DEV Community

Cover image for Behind the Scenes of C++ | Compiling and Linking
Shreyos Ghosh
Shreyos Ghosh

Posted on • Updated on

Behind the Scenes of C++ | Compiling and Linking

C++ is a compiled language, which means that in order to run a program, one must convert it to machine-level language. While most of us use an IDE(Integrated Development Environment) which makes it for all intents and purposes, as easy as clicking a button. Which means most of the process is just abstracted away from us.

Text to Binary Convertion

In this blog post, we'll deeply analyze the inner steps and processes which need to be done to convert our text-based code to machine-understandable form.

Grab your coffee...and write your helloworld.cpp program we're going to convert it to helloworld.exe soon...

Hello World of C++

Let's write our first C++ program. Open a text file in notepad or any text editor of your choice and simply paste or type the below C++ code. And save it as helloworld.cpp.

// This is our simple hello world program
#include <iostream>

int main(int argc, char* argv[]) {
    // this line below will print "Hello World!" to the screen
    std::cout << "Hello World!" << std::endl;
    std::cin.get();
    // if all goes well the main will return 0
    return 0;
}
Enter fullscreen mode Exit fullscreen mode

Here, we will use a compiler provided by GNU called g++ to convert our C++ code to executable binary.

Note: C++ compilers doesn't have any way to tell whether you've written a C++ code or any other code in the file, other than to look on the file extension in this case .cpp. So, if you're writing a C++ source code you must save it using the extension .cpp or .c++, .cxx, .cp, .C. Now, for header files there is no such restrictions from the compiler itself. But, it is a best practice to name the header file with .h or .hpp extensions to maintain the code clarity and consistency.
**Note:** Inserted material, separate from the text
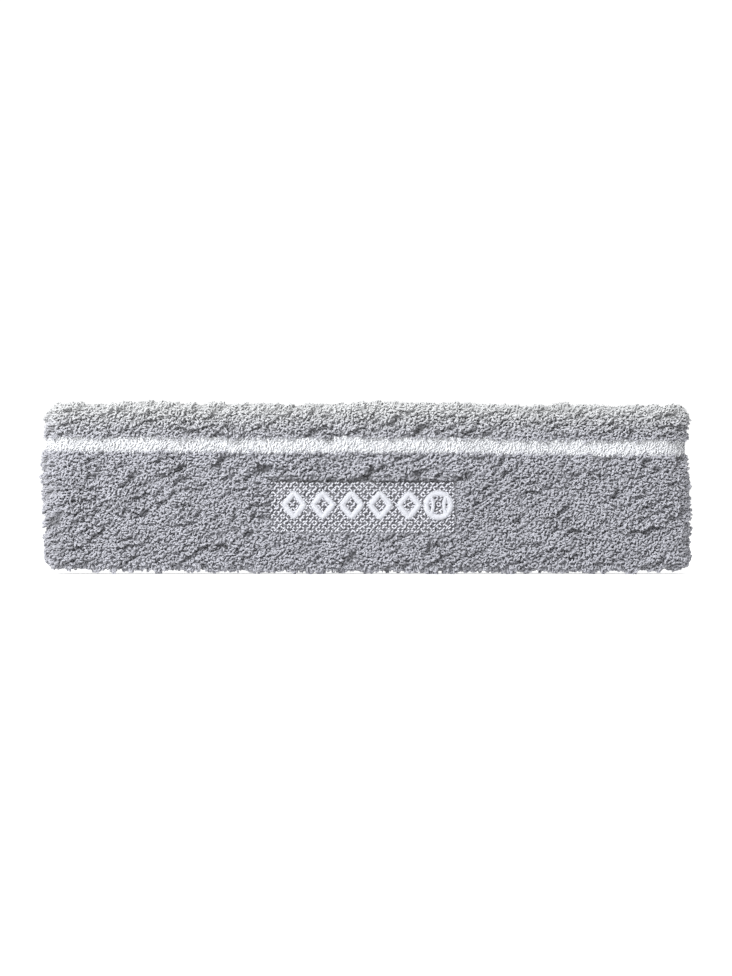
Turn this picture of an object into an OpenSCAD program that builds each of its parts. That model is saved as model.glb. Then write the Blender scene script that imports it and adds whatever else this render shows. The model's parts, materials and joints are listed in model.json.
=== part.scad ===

Don't worry if you find the above code ambiguous, We'll talk more about the code in detail and also about headers(why we use headers and how actually it works) in my upcoming blogs.

Once you have your helloworld.cpp file, open the command prompt and navigate to the folder where you've saved your helloworld.cpp program. And run the command below to get the output file helloworld.exe.

g++ helloworld.cpp -o helloworld.exe
Enter fullscreen mode Exit fullscreen mode

Note: If you're on Windows, to use the g++ compiler you must install the GNU toolchain port on Windows also known as MinGW-w64(Minimalist GNU for Windows) in your system.

By, now you should have the helloworld.exe file, upon clicking on it you'll have the "Hello World!" printed on your terminal window.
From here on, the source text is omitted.